At issue is a high-stakes debate over the type of financial model that should be used to build the next generation of Internet connections, which, thanks to increased use and high speed video, demand ever higher levels of data to move through America’s broadband wires.
In recent months, Taylor says that the big American commercial broadband providers have refused to share the cost of widening the important choke points that connect them to the global internet network. Those so-called peering connections have become congested as more and more people use the Internet for things like streaming HD video.
In the past, ISPs have been willing to share the cost of expanding the capacity of these connections, Taylor writes, but now they say they shouldn’t have to pay. Instead, they want the companies that are producing all that content, like Netflix, Amazon, and Google, to pony up. Broadband companies have compared this kind of arrangement to a postage stamp, where costs are assessed based on what is sent through the system.
But that argument is “unreasonable on its face,” writes another Level 3 executive, Michael Mooney, in a blog post in March, and “entirely inconsistent” with the fact those broadband providers already make a lot of money from consumers who pay them to deliver content at certain speeds. The ISPs’ refusal to help maintain the peering connections that they rely on is simply creating a global game of chicken, he writes. Who blinks first is less the point than who is suffering is mean time: everyday internet users, whose YouTube video won’t stop “buffering,” whose NBA playoff games won’t stream, and whose web pages, at a peak hours, sometimes simply won’t load.
Here’s Level 3′s basic argument: Level 3 and other so-called “transit” or “Tier 1” companies, like Cogent, XO, and GTT spend lots of money maintaining large, sprawling networks of fiber and cables stretched across the world in trenches and sea beds. Consumer-facing ISPs, like Comcast and Time Warner Cable, who pay to maintain their own regional fiber and cable networks then “hook up” to those global transit companies to allow their customers to access the whole internet. Broadband customers, who never interact with middlemen like Level 3, pay our regional broadband providers to deliver the internet to us at acceptable speeds.
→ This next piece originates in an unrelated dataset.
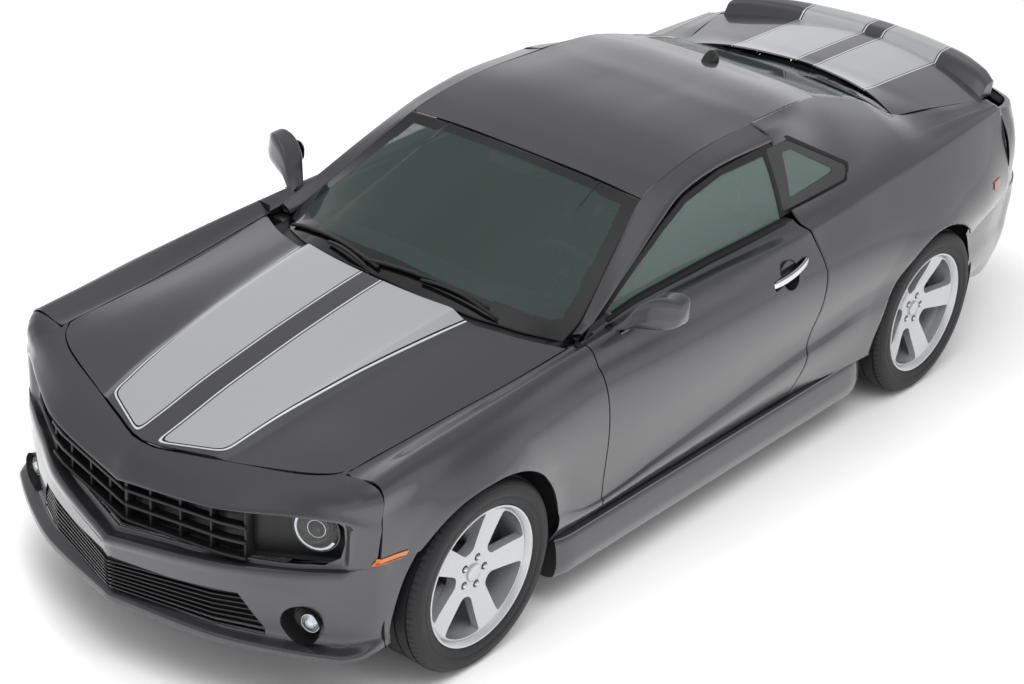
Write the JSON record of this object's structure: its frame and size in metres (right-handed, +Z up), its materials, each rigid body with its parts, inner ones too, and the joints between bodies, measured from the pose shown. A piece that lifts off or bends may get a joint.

A company like Level Three, which has 51 “peering connections” in 45 cities, has traditionally paid to maintain its global network, but split the cost of maintaining itsconnections with whomever it’s connecting to—its “peers”–depending on how much traffic is passing between the two, and in which direction. Almost all the transit companies have two types of peers: other transit companies—Level 3 connects with Cogent, for example—and consumer-facing ISPs, like Comcast and Time Warner Cable.
While all the major consumer-facing ISPs have always negotiated hard with transit companies over who pays for what–Verizon’s battle with Cogent made headlines last year–Taylor says that the power dynamic has changed recently.
In the past, consumer-facing ISPs have been willing to share the cost of maintaining those peering connections in order to keep their customers satisfied. If the Internet started streaming more slowly, customers would complain or simply find a new broadband provider. But in recent years, as ISPs have consolidated, more and more of them have begun to enjoy “a dominant or exclusive market share in their local market.” As a result, keeping customers satisfied no longer matters as much, Taylor writes. And that, he says, is the crux of the problem.
Check out the stats: Level 3 currently has 51 peers. It has congested connections with 12 of them. It’s sharing the cost of fixing six of those. Of the remaining six congested connections where the peer is refusing to share the cost of maintenance, five of them are in the U.S. and one is in Europe, and all of them operate as near- or total local monopolies.
As Mooney wrote in March, this problem isn’t new. This game of chicken between five large U.S. ISPs and Level 3 has been happening for more than a year. Level 3’s choice to go public with lengthy, albeit diplomatic, blog posts is an indication that they’re done with the back room standoff. As Washington begins to debate further consolidation in the industry, this issue is now squarely on the table.